According to a global research, scientists have found a reservoir of water three times the size of all the oceans beneath the Earth's surface. The water has been discovered in the region where the upper and lower mantles of the Earth meet. The research team used methods like Raman spectroscopy and FTIR spectrometry to examine a rate diamond that originated 660 metres beneath the Earth's surface.

The investigation supported a long-held notion, according to which ocean water travels with subducting slabs and enters the transition zone. This implies that the interior of the Earth is a part of our planet's water cycle.

Prof. Frank Brenker from the Institute for Geosciences at Goethe University in Frankfurt explained that the mobility of rock in the mantle is significantly hampered by these mineral changes. Mantle plumes, ascending columns of heated rock from the deep mantle, for instance, may come to a standstill just below the transition zone. Mass that is moving in the opposite direction also stops moving. He added that it is frequently difficult for subducting plates to penetrate the entire transition zone. As a result, there is a vast cemetery of these plates in this region beneath Europe.
Meanwhile, up until this point, it was unclear what long-term consequences the "sucking" of material into the transition zone would have on its geochemical makeup and whether there would be more water present.
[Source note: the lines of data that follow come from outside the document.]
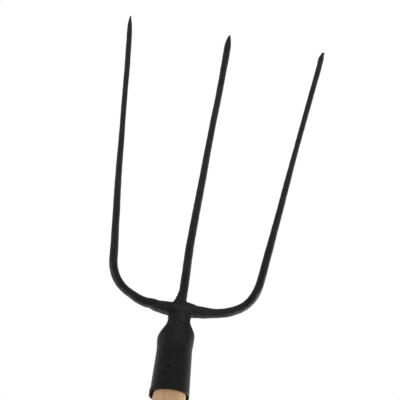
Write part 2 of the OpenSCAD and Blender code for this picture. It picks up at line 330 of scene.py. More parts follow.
# Shares of Z that draw out the grain's bands and rings, its broad tones and its pores along the handle
BAND_SHARE = 0.035
BROAD_SHARE = 0.2
PORE_SHARE = 0.09


def mix(a, b, share):
    return a + (b - a) * share


def ease_between(value, start, end):
    """Share that goes smoothly from 0 to 1 as a value goes from start to end."""
    share = np.clip((value - start) / (end - start), 0, 1)
    return (1 - np.cos(np.pi * share)) / 2


def bumps(run, places):
    """Sum of rounded bumps, each given by its place, its reach and its size."""
    return sum(size * np.exp(-((run - place) / reach) ** 2) for place, reach, size in places)


def wobble(points, size, seed):
    """Smooth noise at each point, from about -1 to 1, with features of the given size."""
    flat = np.asarray(points).reshape(-1, 3) / size + np.array([seed, 0, 0])
    values = np.array([noise.noise(Vector(p)) for p in flat])
    return values.reshape(np.shape(points)[:-1])


def make_camera():
    back = Vector((math.sin(CAMERA_AZIMUTH) * math.cos(CAMERA_ELEVATION),
                   -math.cos(CAMERA_AZIMUTH) * math.cos(CAMERA_ELEVATION),
                   math.sin(CAMERA_ELEVATION)))
    level_right = (-back).cross(Vector((0, 0, 1))).normalized()
    level_up = level_right.cross(-back)
    right = math.cos(CAMERA_ROLL) * level_right + math.sin(CAMERA_ROLL) * level_up
    up = math.cos(CAMERA_ROLL) * level_up - math.sin(CAMERA_ROLL) * level_right
    data = bpy.data.cameras.new("camera")
    data.sensor_width = SENSOR_WIDTH
    data.lens = CAMERA_LENS
    data.clip_start = 0.05
    data.clip_end = 50
    camera = link("camera", data)
    place = (CAMERA_TARGET + back * CAMERA_DISTANCE) * MM
    camera.matrix_world = Matrix.Translation(place) @ Matrix((right, up, back)).transposed().to_4x4()
    bpy.context.scene.camera = camera


# Meshes

def link(name, data):
    made = bpy.data.objects.new(name, data)
    bpy.context.scene.collection.objects.link(made)
    return made


def smooth_mesh(name, points, faces):
    mesh = bpy.data.meshes.new(name)
    mesh.from_pydata((np.asarray(points) * MM).tolist(), [], [tuple(int(k) for k in face) for face in faces])
    mesh.validate()
    mesh.polygons.foreach_set("use_smooth", [True] * len(mesh.polygons))
    mesh.update()
    return link(name, mesh)


def circle(radius, height, sides):
    """Points of a level circle round the Z axis."""
    angle = np.arange(sides) * 2 * np.pi / sides
    return np.stack([radius * np.cos(angle), radius * np.sin(angle), np.full(sides, height)], -1)


def band_faces(first, second, closed=True):
    """Quads between two rows of point numbers."""
    count = len(first)
    last = count if closed else count - 1
    return [(first[j], first[(j + 1) % count], second[(j + 1) % count], second[j]) for j in range(last)]


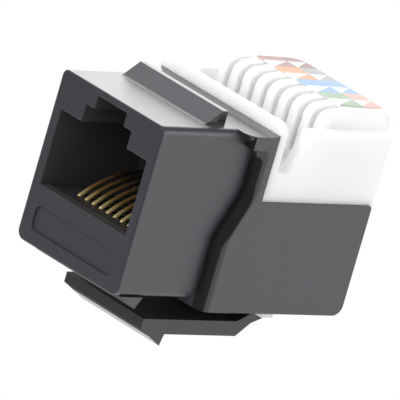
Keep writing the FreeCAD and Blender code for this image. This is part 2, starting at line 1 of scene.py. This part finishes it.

According to Brenker, subducting slabs also piggyback deep-sea sediments into the Earth's interior. Large amounts of CO2 and water can be stored in these sediments. But up until now, it was unknown exactly how much entered the transition zone in the form of more stable, hydrous minerals and carbonates, making it difficult to determine whether or not there was actually significant water storage.
Furthermore, the current circumstances would undoubtedly support such. Wadsleyite and ringwoodite are dense minerals that can store a lot of water, unlike olivine at shallower depths. In fact, they can store so much water that the transition zone could theoretically absorb six times as much water as our oceans.